◆ Records for this exercise:
☆ ☆ ☆ ☆ ☆
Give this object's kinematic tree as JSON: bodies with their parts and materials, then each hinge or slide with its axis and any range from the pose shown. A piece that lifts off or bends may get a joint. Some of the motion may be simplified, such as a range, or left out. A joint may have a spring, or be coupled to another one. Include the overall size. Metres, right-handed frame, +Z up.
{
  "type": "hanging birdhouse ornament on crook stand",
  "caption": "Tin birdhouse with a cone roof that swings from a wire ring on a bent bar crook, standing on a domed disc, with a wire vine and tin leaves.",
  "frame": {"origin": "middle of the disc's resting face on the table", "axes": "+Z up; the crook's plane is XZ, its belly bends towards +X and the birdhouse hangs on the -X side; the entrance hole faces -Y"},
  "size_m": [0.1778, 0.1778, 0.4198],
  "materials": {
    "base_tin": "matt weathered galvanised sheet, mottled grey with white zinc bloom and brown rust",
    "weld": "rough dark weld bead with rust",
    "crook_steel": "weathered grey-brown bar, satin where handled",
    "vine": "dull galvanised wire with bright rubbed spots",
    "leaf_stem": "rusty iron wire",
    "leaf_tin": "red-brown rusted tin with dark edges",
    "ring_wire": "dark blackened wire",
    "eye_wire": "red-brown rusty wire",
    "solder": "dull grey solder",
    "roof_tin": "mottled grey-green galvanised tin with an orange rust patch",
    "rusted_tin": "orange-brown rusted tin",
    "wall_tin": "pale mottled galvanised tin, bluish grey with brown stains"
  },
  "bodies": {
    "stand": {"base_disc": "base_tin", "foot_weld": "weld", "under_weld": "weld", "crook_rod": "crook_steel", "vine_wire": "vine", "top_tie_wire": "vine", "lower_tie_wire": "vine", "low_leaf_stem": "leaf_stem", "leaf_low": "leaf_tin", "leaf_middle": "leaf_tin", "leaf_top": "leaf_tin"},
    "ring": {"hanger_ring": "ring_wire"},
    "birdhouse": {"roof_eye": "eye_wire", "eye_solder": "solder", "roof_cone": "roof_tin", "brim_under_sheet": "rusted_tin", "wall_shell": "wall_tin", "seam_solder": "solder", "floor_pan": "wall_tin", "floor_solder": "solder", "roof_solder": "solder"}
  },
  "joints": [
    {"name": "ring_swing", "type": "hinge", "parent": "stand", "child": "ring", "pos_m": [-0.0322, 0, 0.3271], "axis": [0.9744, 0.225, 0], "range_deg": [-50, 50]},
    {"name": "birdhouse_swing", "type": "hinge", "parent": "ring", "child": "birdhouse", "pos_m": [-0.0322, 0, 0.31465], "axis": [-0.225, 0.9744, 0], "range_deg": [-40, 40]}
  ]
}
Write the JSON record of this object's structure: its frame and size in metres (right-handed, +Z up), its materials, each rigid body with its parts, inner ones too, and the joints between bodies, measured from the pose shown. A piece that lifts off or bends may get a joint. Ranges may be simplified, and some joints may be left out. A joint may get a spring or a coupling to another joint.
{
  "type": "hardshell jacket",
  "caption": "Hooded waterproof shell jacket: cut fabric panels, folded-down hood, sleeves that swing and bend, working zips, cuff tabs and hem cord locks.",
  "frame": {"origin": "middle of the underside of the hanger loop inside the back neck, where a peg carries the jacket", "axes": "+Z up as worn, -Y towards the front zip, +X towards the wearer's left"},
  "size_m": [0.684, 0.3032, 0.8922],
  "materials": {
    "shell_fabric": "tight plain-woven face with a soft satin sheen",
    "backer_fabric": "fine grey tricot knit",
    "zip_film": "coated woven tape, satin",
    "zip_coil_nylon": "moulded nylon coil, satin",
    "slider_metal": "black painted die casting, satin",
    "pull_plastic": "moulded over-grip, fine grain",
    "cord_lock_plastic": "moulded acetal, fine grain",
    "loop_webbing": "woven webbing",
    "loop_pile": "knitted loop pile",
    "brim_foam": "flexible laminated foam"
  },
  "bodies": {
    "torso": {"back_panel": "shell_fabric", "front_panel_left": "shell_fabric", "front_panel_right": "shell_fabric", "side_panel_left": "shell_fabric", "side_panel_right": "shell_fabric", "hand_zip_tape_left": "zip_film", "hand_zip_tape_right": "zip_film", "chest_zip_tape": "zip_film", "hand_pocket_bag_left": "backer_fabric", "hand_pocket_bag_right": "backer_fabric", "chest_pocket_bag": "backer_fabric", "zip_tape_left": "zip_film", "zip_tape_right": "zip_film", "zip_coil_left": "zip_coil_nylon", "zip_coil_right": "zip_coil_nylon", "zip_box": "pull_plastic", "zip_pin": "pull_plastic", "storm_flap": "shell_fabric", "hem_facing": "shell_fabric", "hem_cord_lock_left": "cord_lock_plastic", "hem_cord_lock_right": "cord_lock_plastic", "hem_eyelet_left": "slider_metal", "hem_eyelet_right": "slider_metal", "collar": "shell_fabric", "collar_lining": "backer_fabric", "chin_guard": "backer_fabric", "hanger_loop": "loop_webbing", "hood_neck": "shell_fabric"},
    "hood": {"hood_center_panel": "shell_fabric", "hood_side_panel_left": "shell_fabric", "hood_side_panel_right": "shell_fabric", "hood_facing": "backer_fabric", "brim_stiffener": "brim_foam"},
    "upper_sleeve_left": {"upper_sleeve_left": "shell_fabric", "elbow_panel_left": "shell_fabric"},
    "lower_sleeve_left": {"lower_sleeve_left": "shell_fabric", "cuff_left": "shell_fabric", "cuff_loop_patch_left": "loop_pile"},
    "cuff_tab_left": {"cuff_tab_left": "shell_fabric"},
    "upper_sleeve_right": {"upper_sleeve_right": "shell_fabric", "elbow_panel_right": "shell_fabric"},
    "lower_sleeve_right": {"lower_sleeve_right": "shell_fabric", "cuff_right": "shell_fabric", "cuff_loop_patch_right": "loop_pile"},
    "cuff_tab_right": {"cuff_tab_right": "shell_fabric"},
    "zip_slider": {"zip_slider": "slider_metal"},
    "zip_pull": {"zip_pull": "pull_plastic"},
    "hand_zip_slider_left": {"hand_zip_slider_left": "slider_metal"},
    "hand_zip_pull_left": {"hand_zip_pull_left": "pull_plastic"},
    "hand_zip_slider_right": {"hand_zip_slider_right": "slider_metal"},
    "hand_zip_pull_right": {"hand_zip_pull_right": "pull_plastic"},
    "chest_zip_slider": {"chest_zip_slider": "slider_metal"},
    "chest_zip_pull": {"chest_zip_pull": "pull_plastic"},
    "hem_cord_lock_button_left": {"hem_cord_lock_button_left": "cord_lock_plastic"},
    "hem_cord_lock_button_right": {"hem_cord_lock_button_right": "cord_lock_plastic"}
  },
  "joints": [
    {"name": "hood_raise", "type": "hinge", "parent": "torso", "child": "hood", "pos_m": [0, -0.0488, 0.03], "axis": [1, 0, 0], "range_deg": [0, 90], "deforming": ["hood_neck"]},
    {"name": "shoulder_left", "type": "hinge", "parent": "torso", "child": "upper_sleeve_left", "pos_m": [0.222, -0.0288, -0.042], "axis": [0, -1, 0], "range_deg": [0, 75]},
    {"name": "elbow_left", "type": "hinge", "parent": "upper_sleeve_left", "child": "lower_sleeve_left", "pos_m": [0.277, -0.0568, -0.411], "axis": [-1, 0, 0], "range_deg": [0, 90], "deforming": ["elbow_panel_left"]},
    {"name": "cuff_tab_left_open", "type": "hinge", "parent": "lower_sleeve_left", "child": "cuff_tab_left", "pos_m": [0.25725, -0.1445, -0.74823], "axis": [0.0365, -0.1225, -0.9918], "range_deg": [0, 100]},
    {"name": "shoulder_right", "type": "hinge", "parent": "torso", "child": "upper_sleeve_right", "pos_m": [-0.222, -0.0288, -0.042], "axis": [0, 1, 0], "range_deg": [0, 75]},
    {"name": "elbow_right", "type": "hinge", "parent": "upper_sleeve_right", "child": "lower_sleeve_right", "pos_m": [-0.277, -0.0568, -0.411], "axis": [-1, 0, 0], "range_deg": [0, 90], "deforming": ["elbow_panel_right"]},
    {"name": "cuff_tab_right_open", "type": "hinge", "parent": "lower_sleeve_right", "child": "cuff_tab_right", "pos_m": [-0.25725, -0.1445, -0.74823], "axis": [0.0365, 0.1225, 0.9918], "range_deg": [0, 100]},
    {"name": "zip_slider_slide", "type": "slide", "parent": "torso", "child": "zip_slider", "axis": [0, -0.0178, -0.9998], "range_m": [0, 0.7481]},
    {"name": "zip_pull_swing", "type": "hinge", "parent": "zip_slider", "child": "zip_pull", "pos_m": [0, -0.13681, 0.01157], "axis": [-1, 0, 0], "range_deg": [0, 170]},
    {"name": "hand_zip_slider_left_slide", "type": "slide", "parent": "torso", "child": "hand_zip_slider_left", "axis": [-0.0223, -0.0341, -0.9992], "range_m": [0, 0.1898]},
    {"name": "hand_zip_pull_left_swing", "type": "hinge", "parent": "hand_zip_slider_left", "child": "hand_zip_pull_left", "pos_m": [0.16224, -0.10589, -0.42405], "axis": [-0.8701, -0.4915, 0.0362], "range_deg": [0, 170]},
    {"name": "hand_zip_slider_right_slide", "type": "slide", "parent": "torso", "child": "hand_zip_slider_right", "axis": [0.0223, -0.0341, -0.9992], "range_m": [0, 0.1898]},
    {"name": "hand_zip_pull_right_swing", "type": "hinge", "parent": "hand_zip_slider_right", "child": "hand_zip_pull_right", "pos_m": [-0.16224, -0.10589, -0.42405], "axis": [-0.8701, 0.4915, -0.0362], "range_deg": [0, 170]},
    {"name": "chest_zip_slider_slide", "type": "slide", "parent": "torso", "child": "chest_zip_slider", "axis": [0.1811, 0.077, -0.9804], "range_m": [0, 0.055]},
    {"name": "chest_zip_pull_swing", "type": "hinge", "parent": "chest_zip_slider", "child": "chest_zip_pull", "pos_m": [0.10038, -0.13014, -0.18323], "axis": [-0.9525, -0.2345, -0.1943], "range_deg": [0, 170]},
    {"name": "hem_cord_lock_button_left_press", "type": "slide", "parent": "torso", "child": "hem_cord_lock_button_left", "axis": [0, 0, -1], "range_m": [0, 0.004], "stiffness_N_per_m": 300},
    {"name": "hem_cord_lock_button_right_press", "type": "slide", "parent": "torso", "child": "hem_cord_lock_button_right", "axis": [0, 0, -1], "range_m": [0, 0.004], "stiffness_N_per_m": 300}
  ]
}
☆ ☆ ☆ ☆ ☆
◆ What is needed:
Look over the listing above. Pick out and copy every line that includes "shown".

◆ Task output:
Give this object's kinematic tree as JSON: bodies with their parts and materials, then each hinge or slide with its axis and any range from the pose shown. A piece that lifts off or bends may get a joint. Some of the motion may be simplified, such as a range, or left out. A joint may have a spring, or be coupled to another one. Include the overall size. Metres, right-handed frame, +Z up.
Write the JSON record of this object's structure: its frame and size in metres (right-handed, +Z up), its materials, each rigid body with its parts, inner ones too, and the joints between bodies, measured from the pose shown. A piece that lifts off or bends may get a joint. Ranges may be simplified, and some joints may be left out. A joint may get a spring or a coupling to another joint.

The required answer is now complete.